Minneapolis has also been supported by bad growing conditions in Spring Wheat areas of the northern Great Plains and the Canadian Prairies. It is dry in the Dakotas and the southern Prairies, while the northern Prairies have seen too much rain. Planting has been delayed in Canada and the crop condition ratings in the US are lower than expected by the trade. These conditions and ratings are creating concern about the potential for a smaller crop even as demand expectations increase due to the lower Winter Wheat quality and yields. The Midwest has seen plenty of rain, so a lower quality crop is expected, although yields, in general, could be strong. Lower supply expectations will help support Winter Wheat futures but the lower quality will hurt the overall demand profile. The export market will remain difficult as there is still a lot of Wheat around. Russia is cutting back production expectations a bit and there are questions about Ukraine and Europe Wheat production, but Australia has a very good crop and Argentina is talking about a very good crop as well. US prices will probably move to the higher end of the world price range after the harvest is complete later this Summer. The weekly charts show the potential for Winter Wheat prices to move higher over time.
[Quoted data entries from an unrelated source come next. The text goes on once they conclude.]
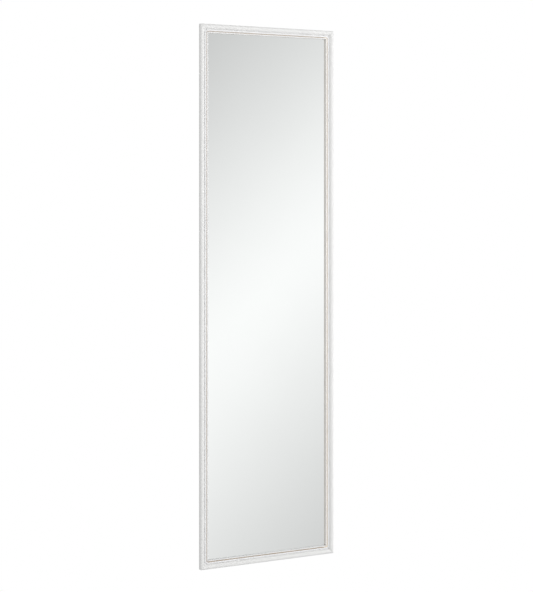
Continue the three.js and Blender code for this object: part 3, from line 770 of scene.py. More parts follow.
def slip_section():
    """The ring's outline: how far in from the frame's edge, and how far up from its back."""
    bead_middle = (SLIP_OUTSIDE + BEAD_END) / 2
    bead_half = (BEAD_END - SLIP_OUTSIDE) / 2
    section = [(SLIP_OUTSIDE, SLIP_BEARING), (SLIP_SHOULDER, SLIP_BEARING)]
    section += [(SLIP_SHOULDER, SLIP_BACK), (SIGHT_INSET, SLIP_BACK)]
    sight, groove = (SIGHT_INSET, SIGHT_RISE), (GROOVE_END, BEAD_FOOT)
    section += eased_corner((SIGHT_INSET, SLIP_BACK), sight, LIP_CONTROL, SIGHT_EASE)
    lip = bezier(sight, *raised(sight, LIP_CONTROL, groove), groove, SLIP_CHORDS)
    section += [point for point in lip if SIGHT_INSET - point[0] > LIP_CLEAR]
    bead_foot = (BEAD_END, BEAD_FOOT)
    section += bezier(groove, *raised(groove, GROOVE_CONTROL, bead_foot), bead_foot, SLIP_CHORDS)
    for i in range(1, 2 * SLIP_CHORDS + 1):
        angle = math.pi * i / (2 * SLIP_CHORDS)
        inset = bead_middle + bead_half * math.cos(angle)
        section.append((inset, BEAD_FOOT + BEAD_RISE * math.sin(angle)))
    section += [(SLIP_OUTSIDE, SLIP_BASE + BASE_STEP), (SLIP_OUTSIDE, SLIP_BASE)]
    return section


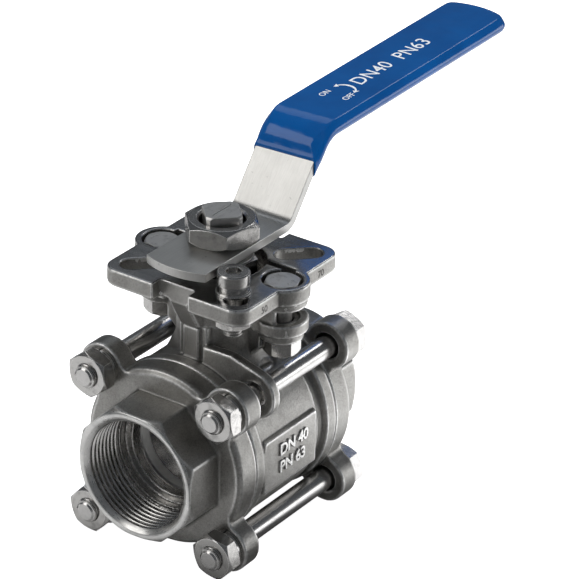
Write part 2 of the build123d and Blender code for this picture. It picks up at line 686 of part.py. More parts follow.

Corn and Oats were higher last week. USDA made no changes to the supply and demand data for Corn this or next year and appears willing to wait for the quarterly stocks report and the planted área report at the end of the month before making any alterations in its projections. The world projections showed an increase in ending stocks for this year, but a decrease for next year. The projections were mostly as expected, and the market returned to trading weather forecasts and growing conditions in the Corn Belt. Trends are up on the daily and weekly charts for Corn, and the weekly charts imply that rallies to 403 and 430 bases the nearby contract are possible. The Corn Belt saw some very hot temperatures over the weekend and more heat is in the forecast for this week. Crops in some areas are showing signs of stress. There are already reports of leaves rolling in Illinois as the roots have not developed enough to tap into subsoil moisture. Crop progress remains generally good, as planting is now about done and emergence is reported everywhere. Ideas are already that the top edge of yield potential is gone, although the potential for very good production is still very much there. But, the weather must stay good. The trade is concerned about the potential for more hot and dry weather later this Summer due to the much above normal temperatures seen this early in the season, and these fears will help keep buying interest in the market for a while or until July when reproduction will be done.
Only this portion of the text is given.